TASK: The lines to reproduce run from the first one through the line containing "else []), body=body)". Reproduce them exactly.

* START STORED DATA *

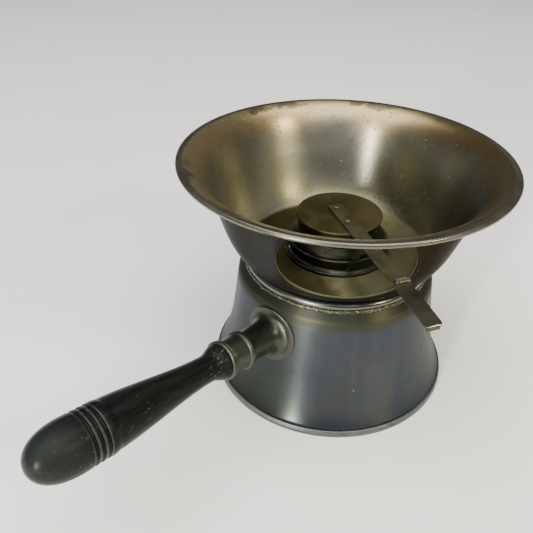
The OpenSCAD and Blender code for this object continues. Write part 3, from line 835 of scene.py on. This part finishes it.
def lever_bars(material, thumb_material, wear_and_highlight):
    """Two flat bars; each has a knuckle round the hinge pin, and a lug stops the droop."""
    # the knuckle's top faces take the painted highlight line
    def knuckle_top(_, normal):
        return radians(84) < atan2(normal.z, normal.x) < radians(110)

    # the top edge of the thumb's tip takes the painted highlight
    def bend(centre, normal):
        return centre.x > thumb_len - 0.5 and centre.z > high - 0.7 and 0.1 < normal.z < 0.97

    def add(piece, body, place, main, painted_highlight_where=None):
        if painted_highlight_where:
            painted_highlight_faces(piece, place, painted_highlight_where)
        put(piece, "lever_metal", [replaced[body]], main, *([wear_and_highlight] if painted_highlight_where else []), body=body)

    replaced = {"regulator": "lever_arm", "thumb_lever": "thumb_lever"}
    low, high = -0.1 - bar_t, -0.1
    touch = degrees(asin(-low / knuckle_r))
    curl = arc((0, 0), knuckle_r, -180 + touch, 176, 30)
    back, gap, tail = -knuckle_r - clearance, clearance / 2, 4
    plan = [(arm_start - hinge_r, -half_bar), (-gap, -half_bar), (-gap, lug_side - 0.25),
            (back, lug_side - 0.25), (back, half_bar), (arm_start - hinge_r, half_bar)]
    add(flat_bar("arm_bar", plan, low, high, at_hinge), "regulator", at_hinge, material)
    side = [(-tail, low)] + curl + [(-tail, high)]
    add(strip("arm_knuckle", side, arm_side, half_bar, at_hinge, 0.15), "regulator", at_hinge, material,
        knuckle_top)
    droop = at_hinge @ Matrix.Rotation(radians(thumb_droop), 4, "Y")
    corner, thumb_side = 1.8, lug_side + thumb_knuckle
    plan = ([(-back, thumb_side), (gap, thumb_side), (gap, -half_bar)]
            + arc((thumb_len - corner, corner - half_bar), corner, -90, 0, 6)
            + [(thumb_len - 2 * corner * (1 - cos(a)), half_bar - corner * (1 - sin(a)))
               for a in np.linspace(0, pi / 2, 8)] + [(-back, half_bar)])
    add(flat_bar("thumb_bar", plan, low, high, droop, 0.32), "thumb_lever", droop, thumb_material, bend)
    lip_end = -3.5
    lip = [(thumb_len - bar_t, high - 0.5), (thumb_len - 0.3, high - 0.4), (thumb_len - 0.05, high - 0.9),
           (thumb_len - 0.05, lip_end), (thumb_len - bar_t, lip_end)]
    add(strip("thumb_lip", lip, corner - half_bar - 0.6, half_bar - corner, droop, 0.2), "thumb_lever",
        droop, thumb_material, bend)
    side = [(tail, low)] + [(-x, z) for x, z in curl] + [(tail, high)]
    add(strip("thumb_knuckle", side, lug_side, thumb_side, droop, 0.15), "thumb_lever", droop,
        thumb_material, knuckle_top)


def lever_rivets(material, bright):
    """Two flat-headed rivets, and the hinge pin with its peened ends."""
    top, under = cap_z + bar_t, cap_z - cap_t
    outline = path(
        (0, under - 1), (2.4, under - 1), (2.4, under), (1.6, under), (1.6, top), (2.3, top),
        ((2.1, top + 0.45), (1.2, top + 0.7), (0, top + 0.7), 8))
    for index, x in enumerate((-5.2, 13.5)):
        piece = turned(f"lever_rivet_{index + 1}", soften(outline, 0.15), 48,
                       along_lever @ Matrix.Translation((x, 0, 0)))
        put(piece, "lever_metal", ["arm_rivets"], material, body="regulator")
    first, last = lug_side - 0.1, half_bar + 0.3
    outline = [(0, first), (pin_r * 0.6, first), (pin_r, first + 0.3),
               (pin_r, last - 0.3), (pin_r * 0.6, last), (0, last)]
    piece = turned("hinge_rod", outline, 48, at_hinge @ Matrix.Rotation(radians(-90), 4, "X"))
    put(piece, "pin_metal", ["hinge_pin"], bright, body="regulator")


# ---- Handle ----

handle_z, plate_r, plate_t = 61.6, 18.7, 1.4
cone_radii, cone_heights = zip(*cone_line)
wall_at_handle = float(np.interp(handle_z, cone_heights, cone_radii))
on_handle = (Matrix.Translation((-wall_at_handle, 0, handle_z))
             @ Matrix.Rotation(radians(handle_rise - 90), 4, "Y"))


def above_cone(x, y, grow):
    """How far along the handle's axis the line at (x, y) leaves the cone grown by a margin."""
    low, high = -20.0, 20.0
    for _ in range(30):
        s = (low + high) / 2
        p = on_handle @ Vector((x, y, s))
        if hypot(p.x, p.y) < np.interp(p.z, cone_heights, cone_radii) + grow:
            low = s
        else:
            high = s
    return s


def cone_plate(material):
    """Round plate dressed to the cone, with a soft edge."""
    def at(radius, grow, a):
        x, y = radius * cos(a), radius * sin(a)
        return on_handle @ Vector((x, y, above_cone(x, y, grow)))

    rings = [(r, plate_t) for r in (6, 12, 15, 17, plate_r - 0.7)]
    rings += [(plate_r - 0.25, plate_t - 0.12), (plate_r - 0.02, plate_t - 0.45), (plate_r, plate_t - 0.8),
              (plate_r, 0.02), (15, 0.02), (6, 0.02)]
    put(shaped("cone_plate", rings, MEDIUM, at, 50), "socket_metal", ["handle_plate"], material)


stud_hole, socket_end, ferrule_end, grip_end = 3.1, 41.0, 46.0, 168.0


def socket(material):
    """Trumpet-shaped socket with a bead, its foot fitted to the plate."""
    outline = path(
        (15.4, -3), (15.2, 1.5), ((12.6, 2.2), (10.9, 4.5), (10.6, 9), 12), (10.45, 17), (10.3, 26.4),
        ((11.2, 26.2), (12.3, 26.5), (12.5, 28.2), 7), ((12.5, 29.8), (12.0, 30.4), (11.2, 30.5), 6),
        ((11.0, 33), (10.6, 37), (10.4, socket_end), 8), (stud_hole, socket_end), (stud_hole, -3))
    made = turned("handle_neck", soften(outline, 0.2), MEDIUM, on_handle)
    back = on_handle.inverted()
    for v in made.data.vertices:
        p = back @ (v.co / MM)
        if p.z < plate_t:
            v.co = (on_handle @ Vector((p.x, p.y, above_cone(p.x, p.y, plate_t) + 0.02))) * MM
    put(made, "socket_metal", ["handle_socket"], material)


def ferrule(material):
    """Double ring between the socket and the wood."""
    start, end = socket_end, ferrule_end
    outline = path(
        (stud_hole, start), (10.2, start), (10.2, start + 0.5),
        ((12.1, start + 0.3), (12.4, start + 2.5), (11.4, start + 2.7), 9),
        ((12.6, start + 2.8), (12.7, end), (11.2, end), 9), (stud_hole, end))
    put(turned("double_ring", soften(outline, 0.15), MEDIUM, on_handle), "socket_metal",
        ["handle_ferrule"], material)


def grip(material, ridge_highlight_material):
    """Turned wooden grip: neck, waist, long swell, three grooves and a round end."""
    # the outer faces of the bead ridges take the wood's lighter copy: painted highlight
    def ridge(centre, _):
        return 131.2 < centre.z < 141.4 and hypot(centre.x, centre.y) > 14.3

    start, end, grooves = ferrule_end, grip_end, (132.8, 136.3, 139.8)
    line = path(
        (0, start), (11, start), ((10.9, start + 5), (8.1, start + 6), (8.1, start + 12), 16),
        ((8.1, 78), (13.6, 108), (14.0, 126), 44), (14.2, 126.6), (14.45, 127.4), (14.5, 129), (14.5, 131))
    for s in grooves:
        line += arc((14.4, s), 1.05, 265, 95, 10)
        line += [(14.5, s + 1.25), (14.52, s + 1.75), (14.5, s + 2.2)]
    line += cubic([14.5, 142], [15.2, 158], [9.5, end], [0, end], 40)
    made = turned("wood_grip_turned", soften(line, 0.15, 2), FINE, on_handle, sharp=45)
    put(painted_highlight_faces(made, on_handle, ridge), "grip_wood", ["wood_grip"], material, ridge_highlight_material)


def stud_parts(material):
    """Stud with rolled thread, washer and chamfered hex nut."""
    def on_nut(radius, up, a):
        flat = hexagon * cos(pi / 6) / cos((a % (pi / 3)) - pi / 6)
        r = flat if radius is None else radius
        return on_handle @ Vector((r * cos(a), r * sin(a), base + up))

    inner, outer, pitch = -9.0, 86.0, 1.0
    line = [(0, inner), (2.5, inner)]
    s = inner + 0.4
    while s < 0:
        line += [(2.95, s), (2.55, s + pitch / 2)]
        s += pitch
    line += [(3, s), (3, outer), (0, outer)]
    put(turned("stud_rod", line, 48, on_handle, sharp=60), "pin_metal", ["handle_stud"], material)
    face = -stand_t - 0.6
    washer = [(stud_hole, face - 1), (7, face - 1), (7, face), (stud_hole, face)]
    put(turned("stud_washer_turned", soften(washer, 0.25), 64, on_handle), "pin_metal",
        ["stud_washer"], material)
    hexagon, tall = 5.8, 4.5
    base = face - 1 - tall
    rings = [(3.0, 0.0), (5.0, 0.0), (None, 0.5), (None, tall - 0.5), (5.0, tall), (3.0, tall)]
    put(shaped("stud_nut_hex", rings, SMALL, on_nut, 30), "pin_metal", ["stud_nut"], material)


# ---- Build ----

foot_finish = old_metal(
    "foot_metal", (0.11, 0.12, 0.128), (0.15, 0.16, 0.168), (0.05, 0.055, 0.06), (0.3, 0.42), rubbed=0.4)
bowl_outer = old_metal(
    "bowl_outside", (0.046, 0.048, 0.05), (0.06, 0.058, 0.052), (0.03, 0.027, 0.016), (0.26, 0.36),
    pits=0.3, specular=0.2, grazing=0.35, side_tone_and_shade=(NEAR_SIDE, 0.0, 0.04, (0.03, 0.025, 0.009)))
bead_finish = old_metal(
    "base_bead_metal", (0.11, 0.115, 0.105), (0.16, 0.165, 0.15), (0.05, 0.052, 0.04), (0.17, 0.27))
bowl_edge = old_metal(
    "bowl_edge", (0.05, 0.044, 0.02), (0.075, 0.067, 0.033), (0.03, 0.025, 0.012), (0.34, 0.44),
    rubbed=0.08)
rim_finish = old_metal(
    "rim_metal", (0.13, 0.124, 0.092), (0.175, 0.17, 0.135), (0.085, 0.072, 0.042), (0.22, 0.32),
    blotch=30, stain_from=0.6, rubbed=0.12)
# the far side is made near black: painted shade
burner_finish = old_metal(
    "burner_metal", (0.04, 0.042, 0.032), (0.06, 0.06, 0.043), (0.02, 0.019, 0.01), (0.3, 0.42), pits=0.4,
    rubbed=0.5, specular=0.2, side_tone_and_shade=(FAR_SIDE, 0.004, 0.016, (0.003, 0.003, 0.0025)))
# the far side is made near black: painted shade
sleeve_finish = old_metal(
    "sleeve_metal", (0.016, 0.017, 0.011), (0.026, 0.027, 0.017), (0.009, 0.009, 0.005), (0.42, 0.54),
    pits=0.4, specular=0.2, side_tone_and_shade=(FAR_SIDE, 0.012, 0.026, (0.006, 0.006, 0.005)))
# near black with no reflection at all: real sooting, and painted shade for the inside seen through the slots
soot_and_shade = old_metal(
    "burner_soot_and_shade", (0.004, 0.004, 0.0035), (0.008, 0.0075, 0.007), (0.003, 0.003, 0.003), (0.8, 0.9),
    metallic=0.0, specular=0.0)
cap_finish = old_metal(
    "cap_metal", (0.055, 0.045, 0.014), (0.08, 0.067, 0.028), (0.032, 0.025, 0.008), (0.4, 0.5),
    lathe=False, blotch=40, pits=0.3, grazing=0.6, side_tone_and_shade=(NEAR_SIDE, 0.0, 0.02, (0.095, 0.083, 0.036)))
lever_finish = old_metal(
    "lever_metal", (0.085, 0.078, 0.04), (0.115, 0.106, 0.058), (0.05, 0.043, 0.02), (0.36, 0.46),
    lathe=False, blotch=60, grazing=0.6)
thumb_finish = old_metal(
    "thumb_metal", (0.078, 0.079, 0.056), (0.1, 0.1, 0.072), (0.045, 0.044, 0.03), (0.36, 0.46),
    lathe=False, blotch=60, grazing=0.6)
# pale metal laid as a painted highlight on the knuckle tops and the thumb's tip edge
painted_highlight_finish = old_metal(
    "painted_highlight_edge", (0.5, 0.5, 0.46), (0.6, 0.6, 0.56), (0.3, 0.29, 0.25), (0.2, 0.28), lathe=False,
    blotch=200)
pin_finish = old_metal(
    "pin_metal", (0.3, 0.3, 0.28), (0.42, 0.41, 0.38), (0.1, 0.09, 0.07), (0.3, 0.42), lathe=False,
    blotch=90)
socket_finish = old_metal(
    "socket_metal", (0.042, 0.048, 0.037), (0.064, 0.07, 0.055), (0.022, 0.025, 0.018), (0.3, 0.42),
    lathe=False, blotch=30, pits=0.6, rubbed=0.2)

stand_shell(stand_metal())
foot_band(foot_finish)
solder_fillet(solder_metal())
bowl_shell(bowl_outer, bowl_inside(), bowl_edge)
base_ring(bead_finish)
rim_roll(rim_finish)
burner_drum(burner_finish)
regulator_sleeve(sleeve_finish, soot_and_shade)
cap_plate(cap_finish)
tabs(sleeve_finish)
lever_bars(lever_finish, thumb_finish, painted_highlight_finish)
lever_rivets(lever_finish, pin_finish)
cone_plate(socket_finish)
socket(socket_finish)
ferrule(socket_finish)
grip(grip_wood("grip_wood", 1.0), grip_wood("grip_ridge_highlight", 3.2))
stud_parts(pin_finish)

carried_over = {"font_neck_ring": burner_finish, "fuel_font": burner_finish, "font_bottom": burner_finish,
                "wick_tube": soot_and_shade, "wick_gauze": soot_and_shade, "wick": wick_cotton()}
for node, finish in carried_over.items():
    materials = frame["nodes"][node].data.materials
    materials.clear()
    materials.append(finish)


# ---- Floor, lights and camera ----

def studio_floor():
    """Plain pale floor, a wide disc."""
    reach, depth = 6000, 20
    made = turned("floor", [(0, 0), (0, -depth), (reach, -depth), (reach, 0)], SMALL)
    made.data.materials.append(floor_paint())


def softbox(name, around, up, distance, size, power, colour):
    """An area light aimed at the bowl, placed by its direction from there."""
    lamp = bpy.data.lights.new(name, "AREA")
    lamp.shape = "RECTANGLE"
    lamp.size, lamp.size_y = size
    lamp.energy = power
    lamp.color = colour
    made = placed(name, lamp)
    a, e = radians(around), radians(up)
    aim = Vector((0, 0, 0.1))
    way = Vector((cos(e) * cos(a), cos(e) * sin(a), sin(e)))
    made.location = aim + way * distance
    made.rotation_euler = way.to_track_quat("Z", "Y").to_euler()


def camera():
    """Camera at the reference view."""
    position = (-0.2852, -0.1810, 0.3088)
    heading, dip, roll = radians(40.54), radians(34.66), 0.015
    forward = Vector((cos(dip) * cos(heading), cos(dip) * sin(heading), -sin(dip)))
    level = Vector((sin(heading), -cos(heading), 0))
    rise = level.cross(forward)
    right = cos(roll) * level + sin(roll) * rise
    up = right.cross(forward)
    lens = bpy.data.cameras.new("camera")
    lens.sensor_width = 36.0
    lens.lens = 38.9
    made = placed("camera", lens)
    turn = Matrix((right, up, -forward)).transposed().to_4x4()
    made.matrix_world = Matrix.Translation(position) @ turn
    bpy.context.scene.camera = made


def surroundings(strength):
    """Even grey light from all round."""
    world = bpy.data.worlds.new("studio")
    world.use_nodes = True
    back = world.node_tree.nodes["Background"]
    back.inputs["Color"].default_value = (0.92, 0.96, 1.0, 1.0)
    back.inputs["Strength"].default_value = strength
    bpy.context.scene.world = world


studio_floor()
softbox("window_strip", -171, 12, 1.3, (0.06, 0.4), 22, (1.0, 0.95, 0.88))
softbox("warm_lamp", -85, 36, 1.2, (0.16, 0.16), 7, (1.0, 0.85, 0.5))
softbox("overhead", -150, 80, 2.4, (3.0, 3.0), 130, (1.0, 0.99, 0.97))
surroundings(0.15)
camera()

* END STORED DATA *

ANSWER IN FULL:
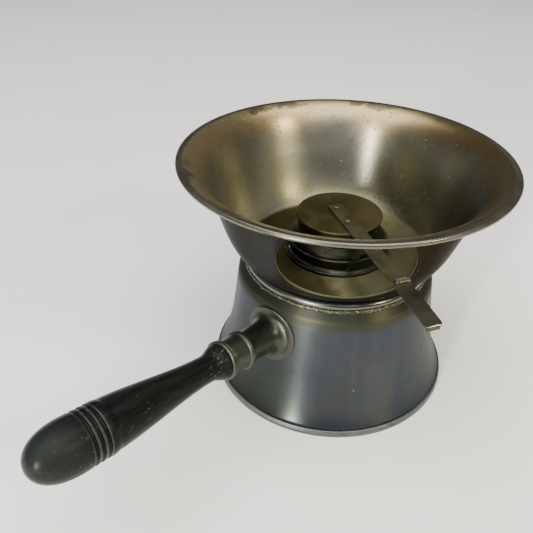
The OpenSCAD and Blender code for this object continues. Write part 3, from line 835 of scene.py on. This part finishes it.
def lever_bars(material, thumb_material, wear_and_highlight):
    """Two flat bars; each has a knuckle round the hinge pin, and a lug stops the droop."""
    # the knuckle's top faces take the painted highlight line
    def knuckle_top(_, normal):
        return radians(84) < atan2(normal.z, normal.x) < radians(110)

    # the top edge of the thumb's tip takes the painted highlight
    def bend(centre, normal):
        return centre.x > thumb_len - 0.5 and centre.z > high - 0.7 and 0.1 < normal.z < 0.97

    def add(piece, body, place, main, painted_highlight_where=None):
        if painted_highlight_where:
            painted_highlight_faces(piece, place, painted_highlight_where)
        put(piece, "lever_metal", [replaced[body]], main, *([wear_and_highlight] if painted_highlight_where else []), body=body)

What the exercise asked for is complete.